Every so often, it’s worth the effort of looking forward in the movie release calendar and picking out the films that look interesting. I’ve undergone this practice a few times in this column in the past, and I’ve decided to bring it back now with five films I’m especially excited to see.


Release date: Oct. 8

Why I care: The American public is so insulated from the realities of gun violence, even though it feels like there’s a massacre of some kind every day. In fact, there’s technically about two mass shootings each day in the United States. A film like “Mass” feels like one that, if played in particular audiences, can really hit home. It’s the story of two sets of parents meeting up years after one pair’s son killed the other’s. I’m expecting it to be incredibly depressing, but I’m not sure there’s any way to tell a timely story dealing with this topic in a pleasant way.

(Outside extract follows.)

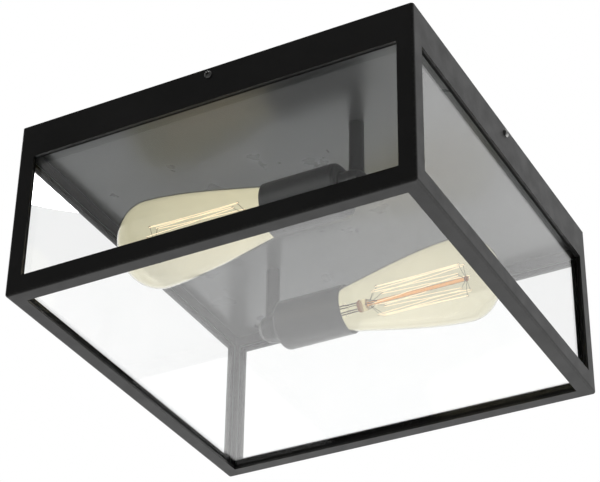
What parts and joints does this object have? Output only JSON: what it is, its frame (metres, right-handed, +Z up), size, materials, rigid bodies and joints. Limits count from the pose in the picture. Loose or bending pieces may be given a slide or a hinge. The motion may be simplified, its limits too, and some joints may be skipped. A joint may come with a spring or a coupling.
{
  "type": "ceiling lantern",
  "caption": "Square flush porch ceiling lantern: a glazed black steel cage that clamps round a ceiling tray with side-by-side filament lamps in cups on short stems.",
  "frame": {"origin": "centre of the lantern in the plane of the ceiling that its tray rests against", "axes": "+Z up, into the ceiling; +X along the lamps' axes, to the right; +Y to the back"},
  "size_m": [0.3644, 0.3644, 0.165],
  "materials": {
    "frame_paint": "satin black powder coat on folded steel",
    "clear_glass": "clear float glass",
    "seal_rubber": "matt black bonding seal",
    "screw_steel": "bright zinc plate",
    "plated_steel": "dull zinc plate",
    "tray_paint": "satin grey enamel on pressed steel",
    "terminal_plastic": "moulded, matt",
    "brass": "plain brass",
    "lamp_metal": "satin dark grey enamel",
    "holder_ceramic": "unglazed porcelain",
    "lamp_glass": "faintly amber clear glass",
    "lamp_cap": "rolled brass",
    "lamp_base": "black glass insulator with a soldered contact",
    "rod_glass": "amber glass rod",
    "filament": "pale cream coated filament",
    "support_wire": "nickel wire"
  },
  "bodies": {
    "tray_and_lampholders": {"ceiling_tray": "tray_paint", "earth_nut": "plated_steel", "terminal_block": "terminal_plastic", "terminal_clamps": "brass", "terminal_screws": "screw_steel", "stem_1": "lamp_metal", "stem_2": "lamp_metal", "stem_nuts": "plated_steel", "elbow_1": "lamp_metal", "elbow_2": "lamp_metal", "cup_1": "lamp_metal", "cup_2": "lamp_metal", "lampholder_1": "holder_ceramic", "lampholder_2": "holder_ceramic", "holder_shells": "brass", "holder_contacts": "brass"},
    "cage": {"band_back": "frame_paint", "band_front": "frame_paint", "band_left": "frame_paint", "band_right": "frame_paint", "pane_back": "clear_glass", "pane_bottom": "clear_glass", "pane_front": "clear_glass", "pane_left": "clear_glass", "pane_right": "clear_glass", "post_back_left": "frame_paint", "post_back_right": "frame_paint", "post_front_left": "frame_paint", "post_front_right": "frame_paint", "rail_back": "frame_paint", "rail_front": "frame_paint", "rail_left": "frame_paint", "rail_right": "frame_paint", "seal_back": "seal_rubber", "seal_bottom": "seal_rubber", "seal_front": "seal_rubber", "seal_left": "seal_rubber", "seal_right": "seal_rubber", "side_screw_nuts": "plated_steel"},
    "side_screw_front": {"side_screw_front": "screw_steel"},
    "side_screw_right": {"side_screw_right": "screw_steel"},
    "side_screw_back": {"side_screw_back": "screw_steel"},
    "side_screw_left": {"side_screw_left": "screw_steel"},
    "lamp_1": {"lamp_glass_1": "lamp_glass", "lamp_cap_1": "lamp_cap", "lamp_base_1": "lamp_base", "lamp_mount_1": "rod_glass", "lamp_filament_1": "filament", "lamp_supports_1": "support_wire"},
    "lamp_2": {"lamp_glass_2": "lamp_glass", "lamp_cap_2": "lamp_cap", "lamp_base_2": "lamp_base", "lamp_mount_2": "rod_glass", "lamp_filament_2": "filament", "lamp_supports_2": "support_wire"}
  },
  "joints": [
    {"name": "cage_lowering", "type": "slide", "parent": "tray_and_lampholders", "child": "cage", "axis": [0, 0, -1], "range_m": [0, 0.15]},
    {"name": "side_screw_front_loosening", "type": "slide", "parent": "cage", "child": "side_screw_front", "axis": [0, -1, 0], "range_m": [0, 0.003]},
    {"name": "side_screw_right_loosening", "type": "slide", "parent": "cage", "child": "side_screw_right", "axis": [1, 0, 0], "range_m": [0, 0.003]},
    {"name": "side_screw_back_loosening", "type": "slide", "parent": "cage", "child": "side_screw_back", "axis": [0, 1, 0], "range_m": [0, 0.003]},
    {"name": "side_screw_left_loosening", "type": "slide", "parent": "cage", "child": "side_screw_left", "axis": [-1, 0, 0], "range_m": [0, 0.003]},
    {"name": "lamp_1_withdrawal", "type": "slide", "parent": "tray_and_lampholders", "child": "lamp_1", "axis": [-1, 0, 0], "range_m": [0, 0.024]},
    {"name": "lamp_2_withdrawal", "type": "slide", "parent": "tray_and_lampholders", "child": "lamp_2", "axis": [1, 0, 0], "range_m": [0, 0.024]}
  ]
}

On the side, it appears to be a vehicle for the underrated actor Jason Isaacs. I’m excited to see what he does in a film where he’s allowed to take a serious hold on the narrative.

“Last Night in Soho”

Release date: Oct. 29

Why I care: Psychological horror is basically the most consistent genre in the game right now. “Last Night in Soho” is the product of Edgar Wright, the man behind some of the 21st century’s most stylish films. There’s a time travel element to this film, and a neon color pallet to boot, which seems to fall right in line with Wright’s established strengths as a director. The trailer used a moody cover of “Downtown” by Petula Clark, a song that never gets old and elevates everything it’s attached to. Speaking of the trailer, it didn’t give too much away, a great bonus in the modern era.


Release date: Nov. 5

Why I care: Here’s something completely different. “Flee” is an international, animated documentary, a trio of features I’ve never seen sandwiched together before. The ambitious concept alone is enough to have me excited, and it certainly helps that it opened to rave reviews at the Sundance Film Festival. Had it been a middle-of-the-road effort, I likely would be passing on it, but the level of enthusiastic acclaim it has received thus far tells me this one is more than a gimmick. There is going to be a English-language version of the film narrated by recent Oscar nominee Riz Ahmed and Nikolaj Coster-Waldau, also known as Jaime Lannister from “Game of Thrones.” Notably, Ahmed and Coster-Waldau are serving as executive producers for “Flee.” Still, I’ll likely opt for the intended Danish version if presented with the opportunity.


Release date: Nov. 24

Why I care: “Encanto” is a more traditional animated effort from Disney, and a wholly original one at that. It features the musical talents of Lin-Manuel Miranda, who has pretty much become the guy who does the music for every Latin project being made right now. I’m not complaining, of course, as he’s undeniably awesome. The story of “Encanto” strikes me as the midway point between “The Incredibles” and “Coco,” with the moral of the former and the vibe of the latter, so make of that what you will.

“Don’t Look Up”

Release date: TBD

Why I care: Adam McKay is back in the director’s chair to helm “Don’t Look Up,” an allegory for the threat of climate change in a world of anti- and pseudo-intellectuals. McKay isn’t a subtle filmmaker, which is probably the necessary stance in a time like this when it comes to climate change. Leonardo DiCaprio and Jennifer Lawrence are leading the cast, which is filled with names and faces you know. For DiCaprio, this project must really hit home, as he has made climate change his main philanthropic priority for years. There is no release date set for “Don’t Look Up” quite yet, but, considering a teaser just released a few days ago, it would be shocking to see it released after December.